Talking opera & mythology with the TFCOOp-ed
For its inaugural season, The TFCO is producing two works by composer/librettist Dean Burry. The first is The Sword in the Schoolyard, a retelling of the legend of King Arthur from the perspective of a group of students as they grow to adolescence, and the second is The Hobbit, based on the J. R. R. Tolkien classic. We spoke to four of the younger cast members and we were totally impressed with their eloquence.
“For some of our singers, this may be their first time on stage,” says Susan Suchard of VIVA! Youth Singers. “They have to give themselves over to the idea of role play, of stepping outside themselves and becoming someone else for a time. It’s scary for them at first, but empowering by the end.”
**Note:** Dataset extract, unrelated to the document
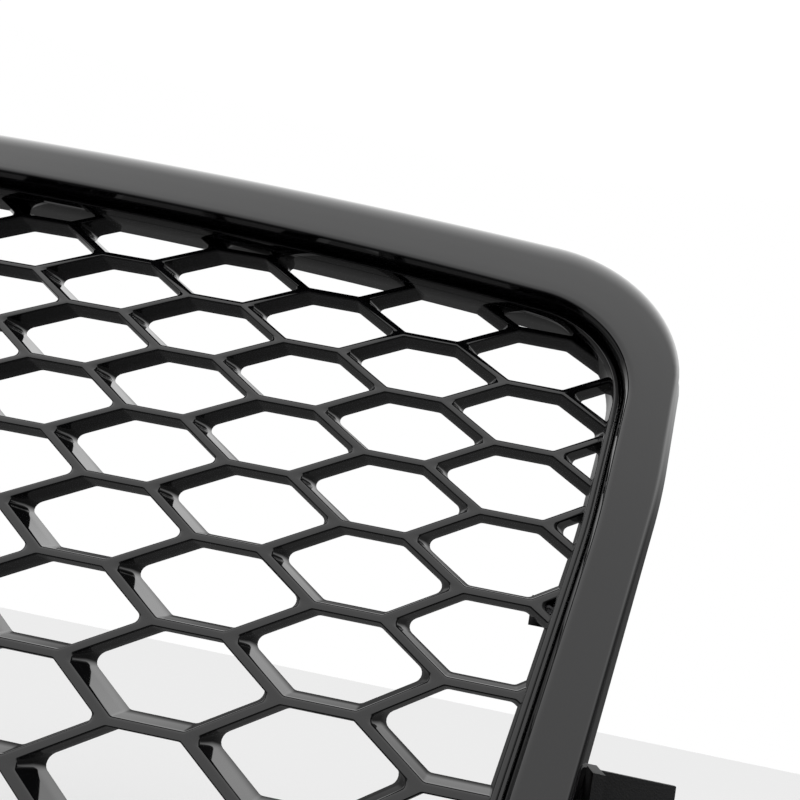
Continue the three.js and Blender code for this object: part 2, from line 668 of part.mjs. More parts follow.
// Foam strip on the back of the carrier's rear flange, along the stations where |x| < reach.
function foamSeal(upward, reach) {
  const front = carrierBack - carrierWall - gap;
  const outside = -foamInset;
  const rings = [];
  opening.forEach((_, i) => {
    const p = framePoint(i, 1, 0);
    const onRail = upward ? opening[i].normal.y > 0.9 : opening[i].normal.y < -0.9;
    if (onRail && Math.abs(p.x) < reach) {
      rings.push({ x: p.x, ring: [[outside, front], [outside - foamWidth, front],
        [outside - foamWidth, front - foamThickness], [outside, front - foamThickness]].map(([d, t]) => {
        const q = framePoint(i, 1, d);
        return place(q.x, q.y, t);
      }) });
    }
  });
  rings.sort((a, b) => a.x - b.x);
  return solid(loft(rings.map((r) => r.ring), false));
}

add('surround_bezel', surroundBezel(), gloss);
add('inner_trim_ring', trimRing(), gloss);
add('honeycomb_insert', honeycombInsert(), gloss);
add('rear_carrier', rearCarrier(), satin);
add('side_bracket_left', sideBracket(-1), satin);
add('side_bracket_right', sideBracket(1), satin);
add('top_foam_seal', foamSeal(true, halfWidth - foamFromSide), foam);
add('bottom_foam_seal', foamSeal(false, bottomHalfWidth - foamFromSide), foam);

topTabX.forEach((x, i) => add('top_spring_nut_' + (i + 1), foldedClip(x, topSeatZ, true, true), zinc));
bottomTabX.forEach((x, i) => add('bottom_spring_clip_' + (i + 1), foldedClip(x, bottomSeatZ, false, false), zinc));

const bezelPad = carrierFront - carrierWall - padRise - gap;
bezelScrews.forEach(([x, z], i) => add('bezel_screw_' + (i + 1), screw(x, z, bezelPad, bezelPad + 20), zinc));

const insertPad = -meshDepth - padRise - gap;
insertScrews.forEach(([x, z], i) => add('insert_screw_' + (i + 1), screw(x, z, insertPad, insertPad + 20), zinc));

const bracketPad = bracketBack - padRise - gap;
bracketScrews().forEach(([x, z], i) => add('bracket_screw_' + (i + 1), screw(x, z, bracketPad, bracketPad + 26), zinc));

[-1, 1].forEach((side) => add('pocket_screw_' + (side < 0 ? 'left' : 'right'),
  screw(side * pocketX, pocketZ, pocketFloor + gap, armBack + 2, pocketScrewHead, pocketScrewShank), blackSteel));

export default grille;
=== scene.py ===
# Looks of the raked honeycomb front grille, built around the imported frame.
import math

import bmesh
import bpy
from mathutils import Matrix, Vector


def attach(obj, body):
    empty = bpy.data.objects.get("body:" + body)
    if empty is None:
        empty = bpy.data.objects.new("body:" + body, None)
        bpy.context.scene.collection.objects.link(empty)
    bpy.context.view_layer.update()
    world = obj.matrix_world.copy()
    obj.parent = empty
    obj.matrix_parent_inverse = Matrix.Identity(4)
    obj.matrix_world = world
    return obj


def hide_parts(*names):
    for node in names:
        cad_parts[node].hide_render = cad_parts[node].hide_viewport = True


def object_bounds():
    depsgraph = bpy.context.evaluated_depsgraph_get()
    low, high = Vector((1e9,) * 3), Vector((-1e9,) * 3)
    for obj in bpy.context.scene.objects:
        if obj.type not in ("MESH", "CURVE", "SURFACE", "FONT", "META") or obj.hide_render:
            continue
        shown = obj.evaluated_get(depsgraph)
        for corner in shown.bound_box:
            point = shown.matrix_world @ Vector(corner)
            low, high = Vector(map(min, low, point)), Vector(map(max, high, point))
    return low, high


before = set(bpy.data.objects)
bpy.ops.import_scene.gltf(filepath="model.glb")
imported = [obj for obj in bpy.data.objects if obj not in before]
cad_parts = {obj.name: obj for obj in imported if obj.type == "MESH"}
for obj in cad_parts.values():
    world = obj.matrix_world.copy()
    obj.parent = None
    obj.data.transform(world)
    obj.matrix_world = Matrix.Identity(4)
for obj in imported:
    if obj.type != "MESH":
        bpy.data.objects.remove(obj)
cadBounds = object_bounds()

# Sizes are in millimetres; x across, z up, t forward of the mesh's front face.
attitude = {"rake": math.radians(35), "bowRadius": 4300, "toMetres": 0.001}

outlineForm = {
    "outer": [(0, 75.1), (429.4, 44.2), (417, -77), (368, -323), (0, -334)],
    "outerRadii": [4800, 67, 300, 62, 9000],
    "opening": [(0, 44.2), (399.8, 3.2), (388.2, -97), (351, -294), (0, -305)],
    "openingRadii": [3400, 42, 300, 50, 10000],
    "fineSteps": [48, 22, 8, 20, 40],
    "cutSteps": [8, 5, 2, 5, 7],
}

seat = {"rise": 2, "carrierBack": -8, "setback": 6}


# ---- shared shapes


def roundedOutline(half, radii, steps):
    # the mirrored half outline as [point, outward normal], clockwise from the top middle
    def both(items, mirror=lambda item: item):
        return list(items) + [mirror(item) for item in reversed(items[1:-1])]

    corners = [Vector(c) for c in both(half, lambda c: (-c[0], c[1]))]
    radii = both(radii)
    steps = both(steps)
    count = len(corners)
    leaving = [(corners[(i + 1) % count] - corners[i]) for i in range(count)]
    lengths = [edge.length for edge in leaving]
    leaving = [edge.normalized() for edge in leaving]
    turns = [math.acos(leaving[i - 1].dot(leaving[i])) for i in range(count)]
    reaches = [radii[i] * math.tan(turns[i] / 2) for i in range(count)]
    stations = []
    for i in range(count):
        share = min(1, 0.98 * lengths[i] / (reaches[i] + reaches[(i + 1) % count]),
                    0.98 * lengths[i - 1] / (reaches[i] + reaches[i - 1]))
        radius = radii[i] * share
        arriving = leaving[i - 1]
        firstNormal = Vector((-arriving.y, arriving.x))
        centre = corners[i] - arriving * reaches[i] * share - firstNormal * radius
        for k in range(steps[i] + 1):
            normal = firstNormal.copy()
            normal.rotate(Matrix.Rotation(-turns[i] * k / steps[i], 2))
            stations.append((centre + normal * radius, normal))
    return stations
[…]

As part of the curriculum for the TFCO they treated us to a panel discussion with the creative team after an intriguing and informative presentation by international leading authority on both these subject matters, David Day, author of a host of books including A Tolkien Bestiary.
Day led us through a survey of the similarities between the two subjects. He explained the idea of the sword as mystical icon, how the sword embedded in stone had its roots in Norse mythology, as Odin stuck his sword in the family tree and said only he who could remove it would rule. The dragon slaying, the underdog being worthy, etc., they are all related to the same source material.
Burry then invited Carol Woodward Ratzlaff, Artistic Director of VIVA! Youth Singers, Teri Dunn of the Canadian Children’s Opera Company, David Ambrose, Director of The Sword in the Schoolyard and Mr. Day to the stage to form a panel discussing these operas in particular as well as opera for young performers as a whole.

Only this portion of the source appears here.